* **Task instructions**
Set down the material once more, exactly as it appears.

* **Data block**

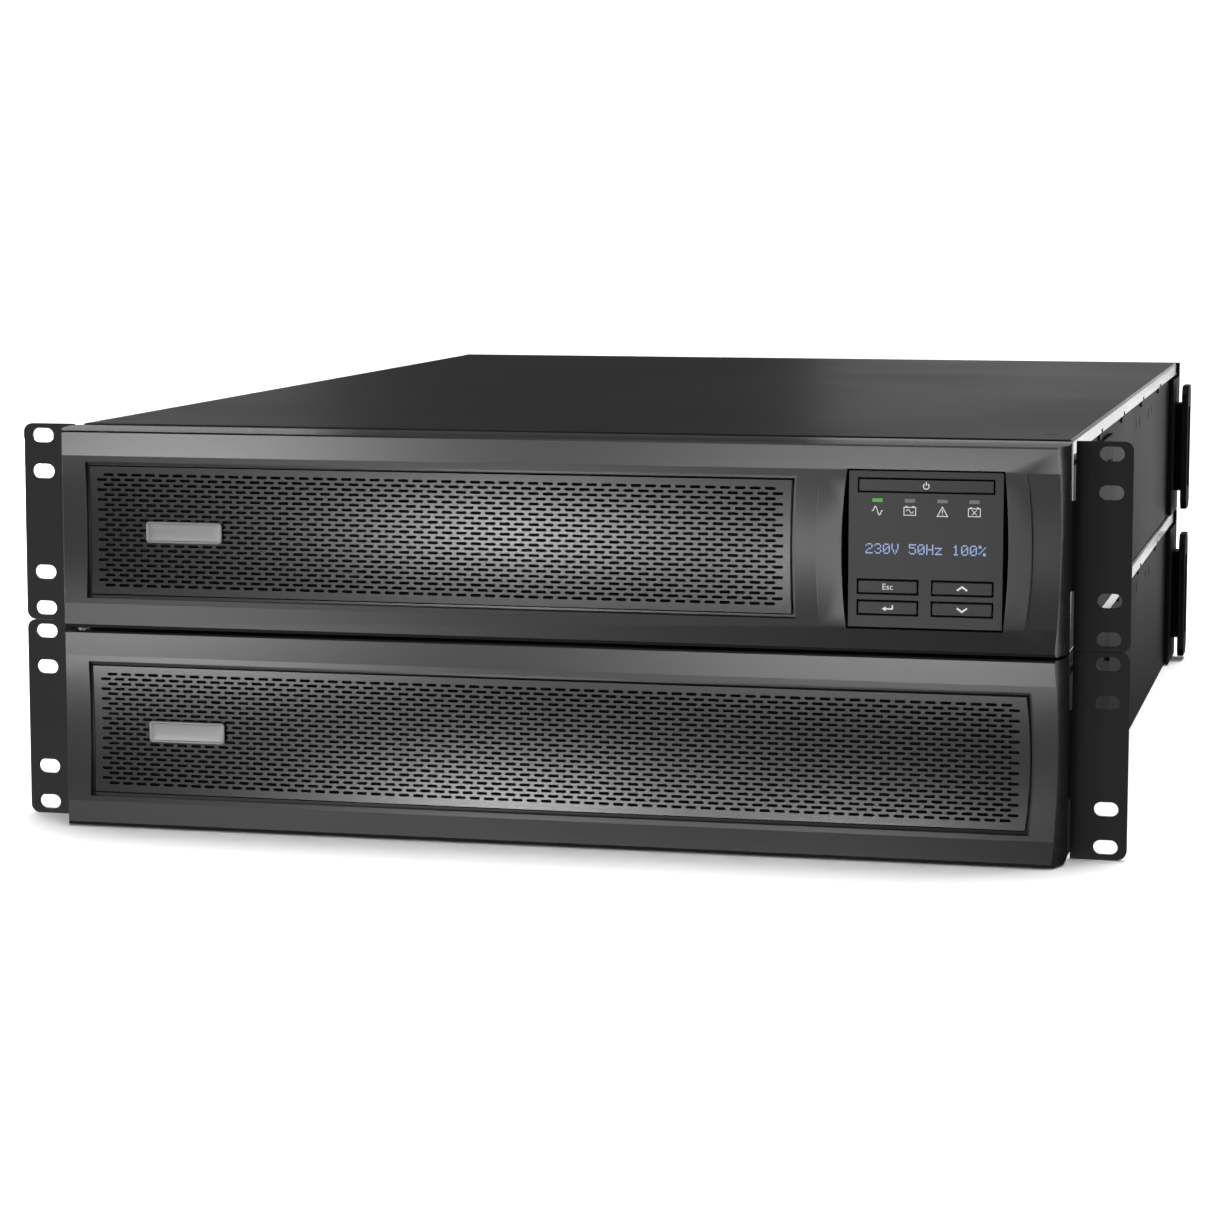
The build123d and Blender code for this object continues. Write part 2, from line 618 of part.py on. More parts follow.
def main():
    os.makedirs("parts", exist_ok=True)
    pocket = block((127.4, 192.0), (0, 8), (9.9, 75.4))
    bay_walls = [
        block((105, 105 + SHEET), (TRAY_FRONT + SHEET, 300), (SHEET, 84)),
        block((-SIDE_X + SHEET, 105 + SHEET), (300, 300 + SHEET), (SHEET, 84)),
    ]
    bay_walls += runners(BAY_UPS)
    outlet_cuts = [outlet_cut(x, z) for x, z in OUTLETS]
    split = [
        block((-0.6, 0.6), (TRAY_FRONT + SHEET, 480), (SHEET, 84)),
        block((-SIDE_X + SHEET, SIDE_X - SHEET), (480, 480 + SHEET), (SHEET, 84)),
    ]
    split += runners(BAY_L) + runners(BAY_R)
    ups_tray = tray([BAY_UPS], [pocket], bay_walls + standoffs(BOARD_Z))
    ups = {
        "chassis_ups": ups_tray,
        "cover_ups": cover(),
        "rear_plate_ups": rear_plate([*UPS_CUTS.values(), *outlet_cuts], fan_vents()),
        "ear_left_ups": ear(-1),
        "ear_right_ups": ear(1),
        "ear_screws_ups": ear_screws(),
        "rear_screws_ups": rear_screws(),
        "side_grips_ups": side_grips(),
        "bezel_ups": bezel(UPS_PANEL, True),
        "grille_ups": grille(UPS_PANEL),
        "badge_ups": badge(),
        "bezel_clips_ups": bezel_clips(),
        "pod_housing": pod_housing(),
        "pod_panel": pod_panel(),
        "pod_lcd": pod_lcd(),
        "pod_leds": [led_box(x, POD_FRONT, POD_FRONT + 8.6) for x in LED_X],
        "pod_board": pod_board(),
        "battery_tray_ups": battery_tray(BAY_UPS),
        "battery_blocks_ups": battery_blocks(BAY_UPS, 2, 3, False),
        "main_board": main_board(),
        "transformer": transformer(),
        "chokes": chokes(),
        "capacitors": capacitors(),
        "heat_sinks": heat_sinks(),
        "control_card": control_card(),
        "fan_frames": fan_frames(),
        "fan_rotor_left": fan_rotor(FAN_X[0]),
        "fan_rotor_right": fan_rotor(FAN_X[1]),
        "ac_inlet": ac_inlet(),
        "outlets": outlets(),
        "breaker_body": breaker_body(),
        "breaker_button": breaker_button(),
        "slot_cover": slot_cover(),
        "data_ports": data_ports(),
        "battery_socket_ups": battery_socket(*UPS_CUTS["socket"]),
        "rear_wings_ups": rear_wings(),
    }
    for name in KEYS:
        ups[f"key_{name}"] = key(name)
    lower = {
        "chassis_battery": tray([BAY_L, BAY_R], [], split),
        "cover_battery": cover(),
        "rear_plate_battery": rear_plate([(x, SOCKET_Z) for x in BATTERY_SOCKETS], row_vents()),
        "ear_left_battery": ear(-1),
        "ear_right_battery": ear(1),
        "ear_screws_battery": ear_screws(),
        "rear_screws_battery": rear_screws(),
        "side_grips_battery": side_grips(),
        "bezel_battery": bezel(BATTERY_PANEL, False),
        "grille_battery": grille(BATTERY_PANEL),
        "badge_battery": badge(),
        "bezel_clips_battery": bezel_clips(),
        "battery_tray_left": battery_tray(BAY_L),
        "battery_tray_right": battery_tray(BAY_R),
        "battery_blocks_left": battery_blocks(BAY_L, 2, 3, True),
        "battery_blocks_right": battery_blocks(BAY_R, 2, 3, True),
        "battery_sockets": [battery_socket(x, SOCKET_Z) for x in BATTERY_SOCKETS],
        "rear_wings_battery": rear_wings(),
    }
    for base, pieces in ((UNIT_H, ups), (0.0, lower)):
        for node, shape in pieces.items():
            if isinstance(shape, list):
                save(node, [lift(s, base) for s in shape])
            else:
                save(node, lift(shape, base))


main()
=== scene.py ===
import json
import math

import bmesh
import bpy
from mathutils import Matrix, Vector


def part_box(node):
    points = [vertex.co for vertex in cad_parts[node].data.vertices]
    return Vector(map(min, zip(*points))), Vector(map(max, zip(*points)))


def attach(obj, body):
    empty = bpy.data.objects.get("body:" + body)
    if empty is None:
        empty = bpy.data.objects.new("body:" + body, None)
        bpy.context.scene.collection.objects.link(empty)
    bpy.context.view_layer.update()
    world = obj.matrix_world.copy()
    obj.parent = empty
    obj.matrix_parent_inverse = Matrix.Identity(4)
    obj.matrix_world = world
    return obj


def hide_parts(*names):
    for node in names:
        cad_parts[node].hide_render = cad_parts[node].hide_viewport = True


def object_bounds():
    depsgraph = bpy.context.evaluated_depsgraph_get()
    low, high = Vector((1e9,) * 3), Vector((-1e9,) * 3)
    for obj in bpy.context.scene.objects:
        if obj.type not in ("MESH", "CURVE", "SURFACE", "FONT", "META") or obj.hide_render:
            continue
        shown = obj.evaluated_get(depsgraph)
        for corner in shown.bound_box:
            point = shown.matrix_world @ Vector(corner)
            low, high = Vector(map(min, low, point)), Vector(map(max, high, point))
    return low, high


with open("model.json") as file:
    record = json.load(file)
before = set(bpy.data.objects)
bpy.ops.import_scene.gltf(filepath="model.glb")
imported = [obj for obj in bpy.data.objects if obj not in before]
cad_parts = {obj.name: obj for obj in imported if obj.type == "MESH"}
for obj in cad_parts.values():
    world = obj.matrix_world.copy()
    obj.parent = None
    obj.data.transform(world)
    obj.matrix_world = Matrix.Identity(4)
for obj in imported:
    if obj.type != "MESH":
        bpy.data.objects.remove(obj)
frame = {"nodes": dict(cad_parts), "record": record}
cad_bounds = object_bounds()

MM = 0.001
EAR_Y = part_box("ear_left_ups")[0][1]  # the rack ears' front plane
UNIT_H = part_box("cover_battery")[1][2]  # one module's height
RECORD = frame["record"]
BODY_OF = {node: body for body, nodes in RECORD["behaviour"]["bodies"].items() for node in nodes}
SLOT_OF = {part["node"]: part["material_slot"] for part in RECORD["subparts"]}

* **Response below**
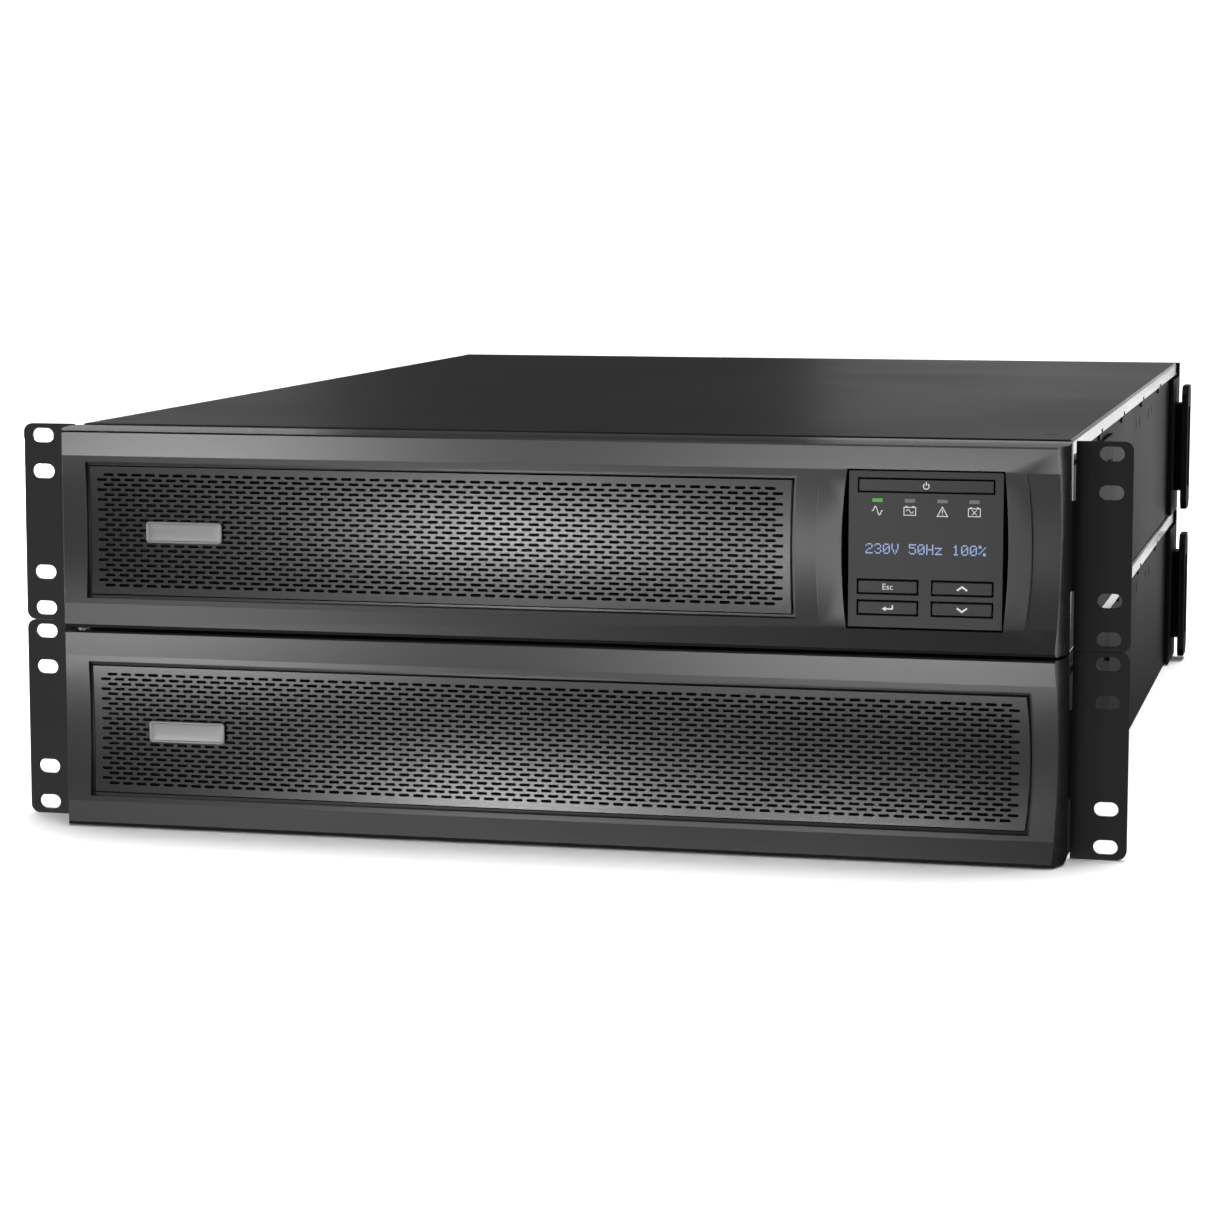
The build123d and Blender code for this object continues. Write part 2, from line 618 of part.py on. More parts follow.
def main():
    os.makedirs("parts", exist_ok=True)
    pocket = block((127.4, 192.0), (0, 8), (9.9, 75.4))
    bay_walls = [
        block((105, 105 + SHEET), (TRAY_FRONT + SHEET, 300), (SHEET, 84)),
        block((-SIDE_X + SHEET, 105 + SHEET), (300, 300 + SHEET), (SHEET, 84)),
    ]
    bay_walls += runners(BAY_UPS)
    outlet_cuts = [outlet_cut(x, z) for x, z in OUTLETS]
    split = [
        block((-0.6, 0.6), (TRAY_FRONT + SHEET, 480), (SHEET, 84)),
        block((-SIDE_X + SHEET, SIDE_X - SHEET), (480, 480 + SHEET), (SHEET, 84)),
    ]
    split += runners(BAY_L) + runners(BAY_R)
    ups_tray = tray([BAY_UPS], [pocket], bay_walls + standoffs(BOARD_Z))
    ups = {
        "chassis_ups": ups_tray,
        "cover_ups": cover(),
        "rear_plate_ups": rear_plate([*UPS_CUTS.values(), *outlet_cuts], fan_vents()),
        "ear_left_ups": ear(-1),
        "ear_right_ups": ear(1),
        "ear_screws_ups": ear_screws(),
        "rear_screws_ups": rear_screws(),
        "side_grips_ups": side_grips(),
        "bezel_ups": bezel(UPS_PANEL, True),
        "grille_ups": grille(UPS_PANEL),
        "badge_ups": badge(),
        "bezel_clips_ups": bezel_clips(),
        "pod_housing": pod_housing(),
        "pod_panel": pod_panel(),
        "pod_lcd": pod_lcd(),
        "pod_leds": [led_box(x, POD_FRONT, POD_FRONT + 8.6) for x in LED_X],
        "pod_board": pod_board(),
        "battery_tray_ups": battery_tray(BAY_UPS),
        "battery_blocks_ups": battery_blocks(BAY_UPS, 2, 3, False),
        "main_board": main_board(),
        "transformer": transformer(),
        "chokes": chokes(),
        "capacitors": capacitors(),
        "heat_sinks": heat_sinks(),
        "control_card": control_card(),
        "fan_frames": fan_frames(),
        "fan_rotor_left": fan_rotor(FAN_X[0]),
        "fan_rotor_right": fan_rotor(FAN_X[1]),
        "ac_inlet": ac_inlet(),
        "outlets": outlets(),
        "breaker_body": breaker_body(),
        "breaker_button": breaker_button(),
        "slot_cover": slot_cover(),
        "data_ports": data_ports(),
        "battery_socket_ups": battery_socket(*UPS_CUTS["socket"]),
        "rear_wings_ups": rear_wings(),
    }
    for name in KEYS:
        ups[f"key_{name}"] = key(name)
    lower = {
        "chassis_battery": tray([BAY_L, BAY_R], [], split),
        "cover_battery": cover(),
        "rear_plate_battery": rear_plate([(x, SOCKET_Z) for x in BATTERY_SOCKETS], row_vents()),
        "ear_left_battery": ear(-1),
        "ear_right_battery": ear(1),
        "ear_screws_battery": ear_screws(),
        "rear_screws_battery": rear_screws(),
        "side_grips_battery": side_grips(),
        "bezel_battery": bezel(BATTERY_PANEL, False),
        "grille_battery": grille(BATTERY_PANEL),
        "badge_battery": badge(),
        "bezel_clips_battery": bezel_clips(),
        "battery_tray_left": battery_tray(BAY_L),
        "battery_tray_right": battery_tray(BAY_R),
        "battery_blocks_left": battery_blocks(BAY_L, 2, 3, True),
        "battery_blocks_right": battery_blocks(BAY_R, 2, 3, True),
        "battery_sockets": [battery_socket(x, SOCKET_Z) for x in BATTERY_SOCKETS],
        "rear_wings_battery": rear_wings(),
    }
    for base, pieces in ((UNIT_H, ups), (0.0, lower)):
        for node, shape in pieces.items():
            if isinstance(shape, list):
                save(node, [lift(s, base) for s in shape])
            else:
                save(node, lift(shape, base))


main()
=== scene.py ===
import json
import math

import bmesh
import bpy
from mathutils import Matrix, Vector


def part_box(node):
    points = [vertex.co for vertex in cad_parts[node].data.vertices]
    return Vector(map(min, zip(*points))), Vector(map(max, zip(*points)))


def attach(obj, body):
    empty = bpy.data.objects.get("body:" + body)
    if empty is None:
        empty = bpy.data.objects.new("body:" + body, None)
        bpy.context.scene.collection.objects.link(empty)
    bpy.context.view_layer.update()
    world = obj.matrix_world.copy()
    obj.parent = empty
    obj.matrix_parent_inverse = Matrix.Identity(4)
    obj.matrix_world = world
    return obj


def hide_parts(*names):
    for node in names:
        cad_parts[node].hide_render = cad_parts[node].hide_viewport = True


def object_bounds():
    depsgraph = bpy.context.evaluated_depsgraph_get()
    low, high = Vector((1e9,) * 3), Vector((-1e9,) * 3)
    for obj in bpy.context.scene.objects:
        if obj.type not in ("MESH", "CURVE", "SURFACE", "FONT", "META") or obj.hide_render:
            continue
        shown = obj.evaluated_get(depsgraph)
        for corner in shown.bound_box:
            point = shown.matrix_world @ Vector(corner)
            low, high = Vector(map(min, low, point)), Vector(map(max, high, point))
    return low, high


with open("model.json") as file:
    record = json.load(file)
before = set(bpy.data.objects)
bpy.ops.import_scene.gltf(filepath="model.glb")
imported = [obj for obj in bpy.data.objects if obj not in before]
cad_parts = {obj.name: obj for obj in imported if obj.type == "MESH"}
for obj in cad_parts.values():
    world = obj.matrix_world.copy()
    obj.parent = None
    obj.data.transform(world)
    obj.matrix_world = Matrix.Identity(4)
for obj in imported:
    if obj.type != "MESH":
        bpy.data.objects.remove(obj)
frame = {"nodes": dict(cad_parts), "record": record}
cad_bounds = object_bounds()

MM = 0.001
EAR_Y = part_box("ear_left_ups")[0][1]  # the rack ears' front plane
UNIT_H = part_box("cover_battery")[1][2]  # one module's height
RECORD = frame["record"]
BODY_OF = {node: body for body, nodes in RECORD["behaviour"]["bodies"].items() for node in nodes}
SLOT_OF = {part["node"]: part["material_slot"] for part in RECORD["subparts"]}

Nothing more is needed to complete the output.